NEWS

Frontex team starts work in Evros

Citizens’ Protection Minister Christos Papoutsis is due in Evros, northern Greece, today to officially welcome a 220-strong team of guards that have been dispatched by the European Union’s border monitoring agency Frontex to help Greece curb a growing influx of illegal immigrants. Papoutsis is to launch the Frontex initiative during a ceremony that is also to be attended by Eric Besson, the immigration minister of France, which has contributed a large number of the border guards, as well as European Home Affairs Commissioner Cecilia Malmstrom and Frontex’s executive director, Ilkka Laitinen.
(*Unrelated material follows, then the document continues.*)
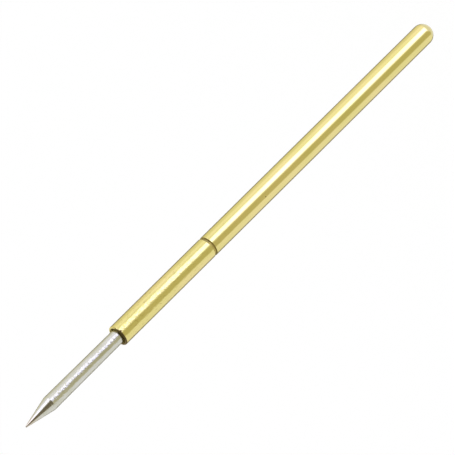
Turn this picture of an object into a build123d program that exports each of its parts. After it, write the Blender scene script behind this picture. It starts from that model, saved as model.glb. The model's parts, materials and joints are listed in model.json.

A Greek police source told Kathimerini yesterday that the presence of these high-profile officials in Greece highlighted the significance of the project and the fact that illegal immigration is a European problem, not one to be tackled by Greece alone due to its presence at the bloc’s southeastern flank. «The European Union is here to contribute to solving the problem of illegal immigration that Greece has been struggling with,» the source said. Of the 220 guards being sent to Greece, 175 are to be stationed at the Greek-Turkish border. Most of them will focus on patrolling the 12-kilometer section of the border between the village of Nea Vyssa and the small town of Orestiada, which has become a particularly popular stretch for migrants trying to sneak over the border. More than 30,000 are believed to have crossed into Greece illegally through this narrow strait in recent months. The remaining 45 Frontex guards are to be mobilized along the remainder of the Greek-Turkish border. It will be the first time since the agency was formed in 2007 that Frontex guards will be deployed on the border of a European Union member state. The guards, members of the Rapid Border Intervention Team, are to take their orders from Greek authorities. In a related development, Greek police said yesterday that they would be recruiting 30 foreign-language teachers to train the border guards to speak Albanian, Arabic and Turkish.